Del. man sentenced for stealing more than $3.25 million worth of goods from FedEx shipments and tax evasion

BALTIMORE, Md. – A Delaware man will spend nearly four years behind bars for tax evasion and interstate transportation of stolen goods.

45-year-old Joseph Kukta of Laurel, Delaware, has been sentenced to a total of 42 months in federal prison, followed by three years of supervised release in connection with his theft and resale of merchandise being shipped through a commercial mail service. The judge also ordered Kukta to pay just over $1.1 million in restitution and forfeiture of over $1.8 million.

According to his plea agreement, between 2007 and July 2019, Kukta worked as a Senior Manager at the FedEx facility in Seaford, where he oversaw all operational aspects of the facility, supervised over 100 employees and contractors, and earned an annual salary of more than $92,000. The facility handled all the FedEx Ground and FedEx Home Delivery packages passing through the Delmarva Peninsula.

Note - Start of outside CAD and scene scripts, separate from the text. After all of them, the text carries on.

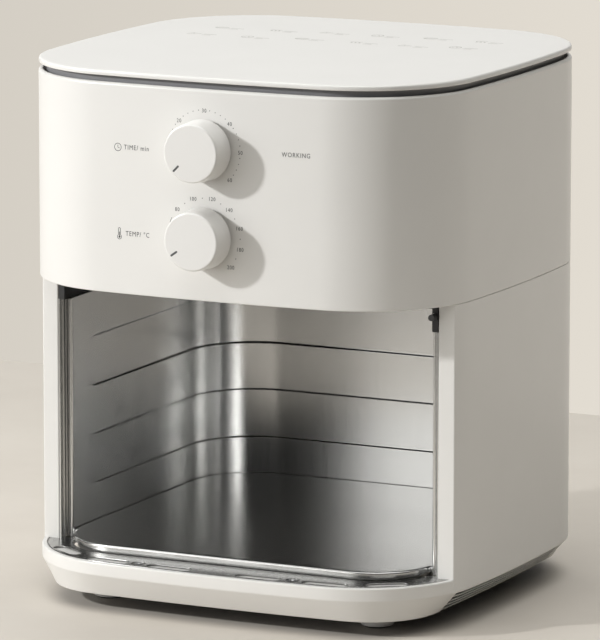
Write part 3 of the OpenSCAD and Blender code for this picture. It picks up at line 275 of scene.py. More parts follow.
def columns_of(points):
    """A closed anticlockwise plan as columns, with ways outwards that keep an inset even at corners."""
    columns = []
    for i, (x, y) in enumerate(points):
        p = Vector((x, y))
        into = (p - Vector(points[i - 1])).normalized()
        out = (Vector(points[(i + 1) % len(points)]) - p).normalized()
        n = Vector((into.y, -into.x))
        m = n + Vector((out.y, -out.x))
        m /= m.dot(n)
        columns.append((x, y, m.x, m.y))
    return columns


def sweep(bm, columns, profile, closed=True, loop=True, keep=None):
    """Runs a profile of (inset, height) along columns and returns the grid of its vertices.

    The profile may be a function of the column, and keep(i, j) says which faces are made.
    A profile that is no loop gets a flat face over all its first points and over all its last."""
    grid = []
    for x, y, nx, ny in columns:
        points = profile(x, y, nx, ny) if callable(profile) else profile
        grid.append([bm.verts.new((x - d * nx, y - d * ny, z)) for d, z in points])
    tall = len(grid[0])
    for i in range(len(grid) if closed else len(grid) - 1):
        near, far = grid[i], grid[(i + 1) % len(grid)]
        for j in range(tall if loop else tall - 1):
            k = (j + 1) % tall
            if keep is None or keep(i, j):
                bm.faces.new((near[j], far[j], far[k], near[k]))
    if not closed:
        for end in (grid[0], grid[-1]):
            bm.faces.new(end)
    if not loop:
        for j in (0, -1):
            bm.faces.new([column[j] for column in grid])
    return grid


def close_cut(bm, grid, inside, bridges, rim):
    """Closes the edges of a cut through a swept wall.

    bridges are pairs of the profile's points to join along it, and rim the points at its ends."""
    for i in inside:
        after = (i + 1) % len(grid)
        near, far = grid[i], grid[after]
        for a, b in bridges:
            bm.faces.new((near[a], far[a], far[b], near[b]))
        for column, beyond in ((near, (i - 1) % len(grid)), (far, after)):
            if beyond not in inside:
                bm.faces.new([column[j] for j in rim])


AXES = {"up": (Vector((0, 1, 0)), Vector((0, 0, 1))), "front": (Vector((0, 0, 1)), Vector((0, -1, 0))),
        "back": (Vector((0, 0, 1)), Vector((0, 1, 0)))}


def place_on(axis, centre, u, v, h):
    """A point u to the right and v across an axis through centre, and h along it."""
    side, along = AXES[axis]
    return Vector(centre) + Vector((u, 0, 0)) + side * v + along * h


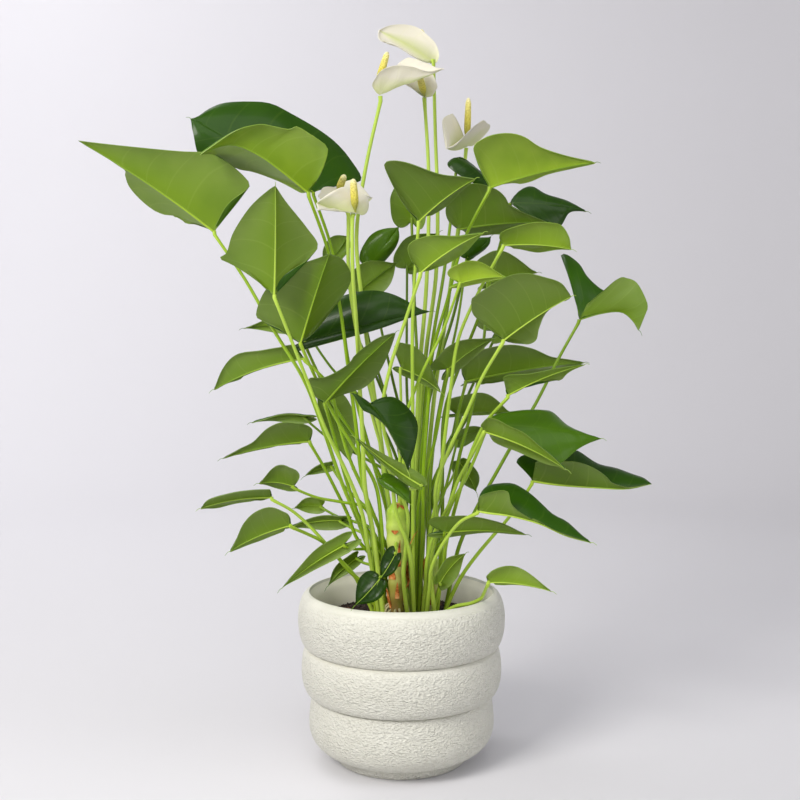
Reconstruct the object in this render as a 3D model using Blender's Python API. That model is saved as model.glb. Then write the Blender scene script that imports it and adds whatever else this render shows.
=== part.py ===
"""A white anthurium in a round stoneware pot.

The pot is turned from a profile. The soil fills it and has a plain hole for
every stalk. Leaves and blooms are laid out on an elevation drawing: a board
through the pot's axis, at full size, seen by an eye in front of it. Each entry
gives places on the board, in millimetres right of the axis and up from the
foot, and how far in front of the axis the point lies.
"""

import math

import bmesh
import bpy
import numpy as np
from mathutils import Vector
from mathutils.bvhtree import BVHTree
from mathutils.kdtree import KDTree

MM = 0.001

# The eye that the elevation is drawn from, in millimetres and radians
EYE_AWAY = 1084.0
EYE_UP = 423.6
EYE_LEFT = 1.5
EYE_DOWN = 0.057
EYE_ON_BOARD = 380.0

# Pot: half-widths and heights of the three swellings, the grooves and the rim
POT_HEIGHT = 170.0
FOOT_RADIUS = 66.5
FOOT_HEIGHT = 8.0
SWELL_RADII = (93.6, 101.0, 104.4)
GROOVES = ((64.5, 9.0), (88.6, 67.0), (93.6, 115.5))
# How full each swelling is under and over its belly: 1 is an ellipse, and less is fuller
FULLNESS = ((1.0, 0.7), (0.8, 0.7), (0.8, 1.0))
CREST_RADIUS = 93.0
OPENING_RADIUS = 86.0
LIP_DEPTH = 12.0
WALL = 9.0
FLOOR = 10.0
SWELL_STEPS = 5
POT_SIDES = 32

# Soil
SOIL_EDGE = 140.0
SOIL_MOUND = 6.0
SOIL_SIDES = 24
GAP = 0.3
HOLE_DEPTH = 22.0
HOLE_SIDES = 5

# Crowns: (right of the axis, in front of the axis, height above the foot, radius)
CROWNS = {
    "shoot_front": (-5, 24, 262, 8.5),
    "shoot_right": (30, 2, 205, 7.0),
    "shoot_left": (-22, -2, 212, 7.0),
    "shoot_back": (6, -30, 216, 7.5),
}
CROWN_CENTRE = (9.0, 0.0)
CROWN_REACH = 38.0
CROWN_SIDES = 8
# A crown's stem from foot to top: half-widths as shares, and how far its shoulder is under the top
CROWN_WIDTHS = (1.0, 1.0, 1.05, 0.85, 0.45)
CROWN_SHOULDER = 8.0
# How far a stalk's foot stands from the centre, as a share of how far its end does
FOOT_LEAN_LOW = 0.30
FOOT_LEAN_TALL = 0.15
FOOT_LEAN_DEEP = 0.26
TALL_STALK = 570.0
# The stalks' feet are pushed apart this often, until this much soil stands between two holes
SPOT_ROUNDS = 400
SPOT_PUSH = 0.35
SPOT_ROOM = 3.0
CROWN_GIRTH = 1.16
CROWN_ROOM = 0.4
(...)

We’re told Kukta admitted to stealing packages shipped via FedEx and resold the items to co-defendant Saurabh Chawla at approximately 50% of the item’s retail price, from 2009 to June 2019. Kukta then transported the stolen items using his vehicles and trailers, to a relative of Chawla who lived in Maryland.

From 2009 to 2019, Kukta received more than $1.8 million in illegal proceeds for selling stolen goods that were worth at least $3,250,000.

His plea agreement detailed that Kukta stole packages containing bulk retail goods and merchandise shipped by suppliers including Apple and other high-end manufactured products intended for delivery to a Walmart Distribution Center in Smyrna. Starting in 2012, Kukta’s theft of packages became more frequent and consistent, sometimes occurring on a weekly basis. He reportedly identified packages he would steal by accessing FedEx computer systems and reviewing packages that had been loaded onto a FedEx trailer awaiting delivery to the Walmart Distribution Center. He selected specific packages which he believed, based on the shippers of the packages, contained high-end electronics or other merchandise of value that could be easily resold.

In 2018, Kukta also started stealing packages from FedEx trailers that were located for delivery to a retail store in Rehoboth Beach. He reportedly went to the facility on Sundays, holidays, or other times when employees were not at the facility, and took the packages he previously identified from the trailers. He would turn off the lights at the facility and block certain surveillance cameras with cardboard boxes and other objects to avoid being seen. He would then load the stolen packages into his truck or vehicles driven by FedEx contractors and parked at the facility, then drove to his rented storage unit in Seaford, where he unloaded and stored the items.

As stated in his plea agreement, on June 5, 2019, Kukta learned that law enforcement had subpoenaed surveillance footage from the FedEx facility in Seaford. Roughly two weeks later, Kukta went to the storage unit, grabbed the remaining stolen items, and sold that merchandise at an auction house in Lincoln, Delaware.

Kukta also admitted to evading paying income taxes on the proceeds of the scheme by failing to report that income on his annual joint federal income tax returns, causing a tax loss to the United States of $660,439. Kukta provided false information to two banks when they questioned why he was receiving money from a company being controlled by Chawla. Kukta falsely told bank representatives that he had been selling items from his father’s estate. He also provided false information to the IRS during a correspondence audit, claiming that the items he had sold on eBay during 2014 were from his father’s estate, not the sale of the stolen goods.

His co-conspirator, 36-year-old Saurabh Chawla, was previously sentenced to 66 months in federal prison on charges of conspiracy, interstate transportation of stolen goods, and tax evasion. Chawla was also ordered to pay $713,619 in restitution to the IRS, and ordered to forfeit a 2013 Tesla Model S and over $2.3 million from accounts held in his name and the sale of property in Aurora, Colorado.